What is wanted is an exact restatement of the lines from the one with "own_mesh(piece)" through the one with "(bore, high.z, edge)]", both included, and of no other lines.

** Start **

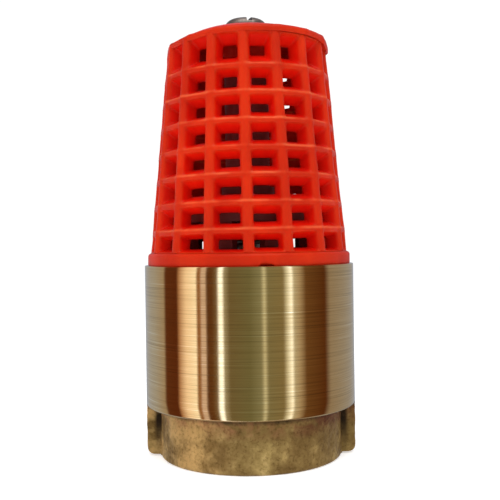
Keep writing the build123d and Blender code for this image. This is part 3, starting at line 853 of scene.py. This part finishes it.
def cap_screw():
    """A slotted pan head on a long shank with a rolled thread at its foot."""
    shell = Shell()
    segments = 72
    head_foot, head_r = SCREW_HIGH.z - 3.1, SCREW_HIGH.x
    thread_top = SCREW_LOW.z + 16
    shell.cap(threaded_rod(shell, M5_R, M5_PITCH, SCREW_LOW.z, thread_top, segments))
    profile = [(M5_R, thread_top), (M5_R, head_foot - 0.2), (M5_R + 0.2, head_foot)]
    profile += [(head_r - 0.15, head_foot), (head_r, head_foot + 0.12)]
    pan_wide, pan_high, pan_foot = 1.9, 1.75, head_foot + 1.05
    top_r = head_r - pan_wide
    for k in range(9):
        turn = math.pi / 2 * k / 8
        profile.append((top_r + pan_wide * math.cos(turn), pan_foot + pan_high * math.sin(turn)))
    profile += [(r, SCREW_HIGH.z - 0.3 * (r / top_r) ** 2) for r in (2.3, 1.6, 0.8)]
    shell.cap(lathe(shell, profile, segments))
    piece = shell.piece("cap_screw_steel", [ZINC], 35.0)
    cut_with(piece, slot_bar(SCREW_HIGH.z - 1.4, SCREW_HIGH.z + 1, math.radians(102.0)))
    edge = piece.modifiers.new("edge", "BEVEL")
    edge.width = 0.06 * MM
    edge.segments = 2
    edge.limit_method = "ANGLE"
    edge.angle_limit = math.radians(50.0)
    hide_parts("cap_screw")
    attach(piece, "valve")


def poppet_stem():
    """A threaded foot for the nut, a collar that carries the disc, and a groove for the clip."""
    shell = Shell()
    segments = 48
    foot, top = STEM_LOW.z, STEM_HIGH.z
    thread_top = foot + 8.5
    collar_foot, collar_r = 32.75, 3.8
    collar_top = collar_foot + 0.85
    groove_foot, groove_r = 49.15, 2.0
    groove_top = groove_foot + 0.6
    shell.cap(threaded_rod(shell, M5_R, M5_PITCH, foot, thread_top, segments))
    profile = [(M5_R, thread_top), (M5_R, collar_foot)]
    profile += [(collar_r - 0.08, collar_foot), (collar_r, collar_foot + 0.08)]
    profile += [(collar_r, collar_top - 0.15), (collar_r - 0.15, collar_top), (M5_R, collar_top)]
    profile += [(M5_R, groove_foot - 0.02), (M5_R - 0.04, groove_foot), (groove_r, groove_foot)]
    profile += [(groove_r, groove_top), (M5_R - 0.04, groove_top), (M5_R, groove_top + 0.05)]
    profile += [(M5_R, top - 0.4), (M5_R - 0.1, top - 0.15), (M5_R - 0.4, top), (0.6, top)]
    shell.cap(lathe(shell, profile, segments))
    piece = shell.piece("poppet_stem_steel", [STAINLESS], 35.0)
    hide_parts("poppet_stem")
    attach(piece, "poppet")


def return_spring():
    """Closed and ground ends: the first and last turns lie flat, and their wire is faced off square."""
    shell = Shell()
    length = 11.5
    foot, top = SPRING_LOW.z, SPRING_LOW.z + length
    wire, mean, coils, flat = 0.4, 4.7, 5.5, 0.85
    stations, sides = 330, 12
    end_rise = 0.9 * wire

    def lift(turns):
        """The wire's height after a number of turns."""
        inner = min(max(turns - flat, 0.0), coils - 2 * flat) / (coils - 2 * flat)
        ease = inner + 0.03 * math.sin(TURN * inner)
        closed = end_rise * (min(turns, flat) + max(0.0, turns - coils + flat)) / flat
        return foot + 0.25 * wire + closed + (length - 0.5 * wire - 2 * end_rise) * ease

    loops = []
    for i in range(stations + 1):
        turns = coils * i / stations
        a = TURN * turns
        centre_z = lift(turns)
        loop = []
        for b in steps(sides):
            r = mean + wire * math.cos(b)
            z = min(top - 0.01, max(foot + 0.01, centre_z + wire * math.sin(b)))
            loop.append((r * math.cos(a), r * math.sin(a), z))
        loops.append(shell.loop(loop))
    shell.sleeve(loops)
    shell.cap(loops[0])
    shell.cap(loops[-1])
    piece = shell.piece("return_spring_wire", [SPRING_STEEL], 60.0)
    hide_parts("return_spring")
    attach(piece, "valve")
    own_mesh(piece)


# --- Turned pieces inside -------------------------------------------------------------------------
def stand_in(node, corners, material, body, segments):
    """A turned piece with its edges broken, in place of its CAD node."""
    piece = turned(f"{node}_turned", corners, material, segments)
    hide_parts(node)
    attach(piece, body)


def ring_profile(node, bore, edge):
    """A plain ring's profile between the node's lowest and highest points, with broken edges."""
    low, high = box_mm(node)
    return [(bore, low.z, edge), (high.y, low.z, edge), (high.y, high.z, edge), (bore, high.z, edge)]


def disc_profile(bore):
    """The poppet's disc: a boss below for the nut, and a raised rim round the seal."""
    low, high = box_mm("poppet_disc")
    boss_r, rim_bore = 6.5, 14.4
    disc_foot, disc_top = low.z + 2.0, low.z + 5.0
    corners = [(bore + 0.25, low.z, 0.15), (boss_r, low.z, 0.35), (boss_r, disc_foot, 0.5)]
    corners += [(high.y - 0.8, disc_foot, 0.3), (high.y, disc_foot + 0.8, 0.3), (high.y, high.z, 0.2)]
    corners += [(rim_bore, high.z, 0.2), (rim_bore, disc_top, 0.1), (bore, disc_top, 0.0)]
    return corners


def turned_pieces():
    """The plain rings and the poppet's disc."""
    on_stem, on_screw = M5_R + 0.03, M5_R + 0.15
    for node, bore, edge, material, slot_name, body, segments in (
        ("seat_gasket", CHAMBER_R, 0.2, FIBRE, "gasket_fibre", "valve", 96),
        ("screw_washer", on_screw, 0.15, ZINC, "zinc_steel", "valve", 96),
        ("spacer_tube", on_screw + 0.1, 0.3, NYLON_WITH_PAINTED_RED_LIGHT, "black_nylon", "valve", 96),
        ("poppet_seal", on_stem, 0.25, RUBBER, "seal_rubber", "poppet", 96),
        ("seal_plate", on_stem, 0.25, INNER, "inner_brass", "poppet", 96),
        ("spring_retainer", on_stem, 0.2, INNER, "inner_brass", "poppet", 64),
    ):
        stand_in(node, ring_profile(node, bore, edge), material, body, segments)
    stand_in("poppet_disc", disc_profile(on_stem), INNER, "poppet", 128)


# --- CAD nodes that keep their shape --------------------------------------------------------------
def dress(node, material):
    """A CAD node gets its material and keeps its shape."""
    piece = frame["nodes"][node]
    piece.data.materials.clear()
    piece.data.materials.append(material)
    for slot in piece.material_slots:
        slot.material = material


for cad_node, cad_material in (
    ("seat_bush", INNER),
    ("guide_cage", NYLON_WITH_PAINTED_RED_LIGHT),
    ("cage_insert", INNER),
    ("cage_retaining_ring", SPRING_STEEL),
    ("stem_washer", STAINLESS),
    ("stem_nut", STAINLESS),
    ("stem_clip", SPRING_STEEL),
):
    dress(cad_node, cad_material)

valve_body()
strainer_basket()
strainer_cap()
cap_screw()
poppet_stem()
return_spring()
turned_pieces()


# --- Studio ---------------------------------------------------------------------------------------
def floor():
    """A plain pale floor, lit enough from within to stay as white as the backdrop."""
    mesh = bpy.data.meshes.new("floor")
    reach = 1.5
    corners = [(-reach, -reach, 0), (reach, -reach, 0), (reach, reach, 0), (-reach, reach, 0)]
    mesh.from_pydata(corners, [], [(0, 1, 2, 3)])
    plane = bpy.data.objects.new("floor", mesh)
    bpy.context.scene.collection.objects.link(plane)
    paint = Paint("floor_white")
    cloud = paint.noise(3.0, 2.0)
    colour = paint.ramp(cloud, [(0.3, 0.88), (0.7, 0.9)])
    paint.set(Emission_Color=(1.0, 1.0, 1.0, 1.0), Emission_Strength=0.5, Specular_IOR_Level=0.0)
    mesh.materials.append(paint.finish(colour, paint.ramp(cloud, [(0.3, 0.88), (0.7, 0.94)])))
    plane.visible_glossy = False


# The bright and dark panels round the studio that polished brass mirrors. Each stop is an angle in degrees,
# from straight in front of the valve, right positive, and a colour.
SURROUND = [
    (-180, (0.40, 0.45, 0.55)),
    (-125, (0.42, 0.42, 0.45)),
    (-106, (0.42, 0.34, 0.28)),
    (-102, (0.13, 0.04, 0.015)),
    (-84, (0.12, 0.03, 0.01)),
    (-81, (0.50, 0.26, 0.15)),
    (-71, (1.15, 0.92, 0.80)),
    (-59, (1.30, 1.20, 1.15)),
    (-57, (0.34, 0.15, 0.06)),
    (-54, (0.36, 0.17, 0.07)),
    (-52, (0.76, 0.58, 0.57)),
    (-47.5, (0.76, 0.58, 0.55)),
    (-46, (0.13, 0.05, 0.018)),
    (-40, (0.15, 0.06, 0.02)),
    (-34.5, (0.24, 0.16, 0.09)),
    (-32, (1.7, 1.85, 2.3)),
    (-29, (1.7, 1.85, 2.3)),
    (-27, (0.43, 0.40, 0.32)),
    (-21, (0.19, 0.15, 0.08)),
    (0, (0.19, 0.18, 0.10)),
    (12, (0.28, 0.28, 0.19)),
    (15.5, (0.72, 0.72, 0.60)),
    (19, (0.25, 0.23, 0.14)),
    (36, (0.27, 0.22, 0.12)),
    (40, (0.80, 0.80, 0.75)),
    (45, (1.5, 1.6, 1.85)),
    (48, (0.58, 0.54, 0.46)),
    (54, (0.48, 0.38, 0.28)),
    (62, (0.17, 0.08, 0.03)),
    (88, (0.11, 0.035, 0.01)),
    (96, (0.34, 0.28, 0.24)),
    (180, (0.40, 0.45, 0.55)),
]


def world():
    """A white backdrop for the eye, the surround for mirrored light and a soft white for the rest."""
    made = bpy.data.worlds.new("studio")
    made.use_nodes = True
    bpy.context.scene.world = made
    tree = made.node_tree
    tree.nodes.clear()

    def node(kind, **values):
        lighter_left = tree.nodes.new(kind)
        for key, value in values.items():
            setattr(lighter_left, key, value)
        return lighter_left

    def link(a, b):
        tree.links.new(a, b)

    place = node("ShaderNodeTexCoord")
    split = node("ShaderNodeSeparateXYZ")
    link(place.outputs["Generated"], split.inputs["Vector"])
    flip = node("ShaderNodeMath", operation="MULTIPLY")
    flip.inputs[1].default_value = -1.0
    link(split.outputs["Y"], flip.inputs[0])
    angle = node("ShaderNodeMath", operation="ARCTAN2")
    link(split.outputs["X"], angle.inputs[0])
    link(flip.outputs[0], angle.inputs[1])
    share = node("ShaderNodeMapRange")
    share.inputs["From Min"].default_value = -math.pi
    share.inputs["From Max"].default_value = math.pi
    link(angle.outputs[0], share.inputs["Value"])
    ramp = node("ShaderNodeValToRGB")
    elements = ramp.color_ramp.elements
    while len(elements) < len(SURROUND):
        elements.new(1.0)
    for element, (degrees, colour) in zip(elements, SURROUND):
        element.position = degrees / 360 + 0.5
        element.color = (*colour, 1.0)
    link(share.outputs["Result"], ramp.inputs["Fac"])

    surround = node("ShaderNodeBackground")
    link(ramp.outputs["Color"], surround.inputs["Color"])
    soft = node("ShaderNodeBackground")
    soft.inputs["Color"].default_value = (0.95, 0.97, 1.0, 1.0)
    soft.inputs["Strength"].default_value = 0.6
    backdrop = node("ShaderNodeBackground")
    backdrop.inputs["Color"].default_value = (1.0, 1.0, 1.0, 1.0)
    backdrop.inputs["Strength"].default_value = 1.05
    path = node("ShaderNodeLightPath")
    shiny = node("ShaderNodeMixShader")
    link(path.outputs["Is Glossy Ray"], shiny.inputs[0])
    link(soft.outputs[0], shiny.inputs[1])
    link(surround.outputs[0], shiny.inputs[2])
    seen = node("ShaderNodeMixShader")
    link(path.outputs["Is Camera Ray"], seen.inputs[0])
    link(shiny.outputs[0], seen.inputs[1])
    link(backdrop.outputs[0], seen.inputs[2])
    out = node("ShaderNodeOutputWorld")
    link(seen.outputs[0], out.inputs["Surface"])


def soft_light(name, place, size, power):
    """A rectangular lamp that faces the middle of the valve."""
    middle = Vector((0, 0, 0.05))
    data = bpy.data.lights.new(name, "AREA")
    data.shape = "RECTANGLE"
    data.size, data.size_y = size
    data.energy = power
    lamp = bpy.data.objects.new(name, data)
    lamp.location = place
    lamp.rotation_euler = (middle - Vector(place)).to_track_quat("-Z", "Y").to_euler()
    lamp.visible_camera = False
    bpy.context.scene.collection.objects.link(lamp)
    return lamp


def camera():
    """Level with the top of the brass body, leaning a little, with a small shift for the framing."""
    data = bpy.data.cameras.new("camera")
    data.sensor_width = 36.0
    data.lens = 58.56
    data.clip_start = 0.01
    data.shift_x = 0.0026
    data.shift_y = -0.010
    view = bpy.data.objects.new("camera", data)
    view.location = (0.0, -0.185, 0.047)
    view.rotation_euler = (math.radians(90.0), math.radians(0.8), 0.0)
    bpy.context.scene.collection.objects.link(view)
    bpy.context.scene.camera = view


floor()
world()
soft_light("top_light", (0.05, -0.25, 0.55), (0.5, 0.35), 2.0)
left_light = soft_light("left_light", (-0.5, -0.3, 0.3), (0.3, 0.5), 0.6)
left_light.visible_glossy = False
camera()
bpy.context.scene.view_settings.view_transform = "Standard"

** End **

SOLUTION TO THE PROBLEM:
    own_mesh(piece)


# --- Turned pieces inside -------------------------------------------------------------------------
def stand_in(node, corners, material, body, segments):
    """A turned piece with its edges broken, in place of its CAD node."""
    piece = turned(f"{node}_turned", corners, material, segments)
    hide_parts(node)
    attach(piece, body)


def ring_profile(node, bore, edge):
    """A plain ring's profile between the node's lowest and highest points, with broken edges."""
    low, high = box_mm(node)
    return [(bore, low.z, edge), (high.y, low.z, edge), (high.y, high.z, edge), (bore, high.z, edge)]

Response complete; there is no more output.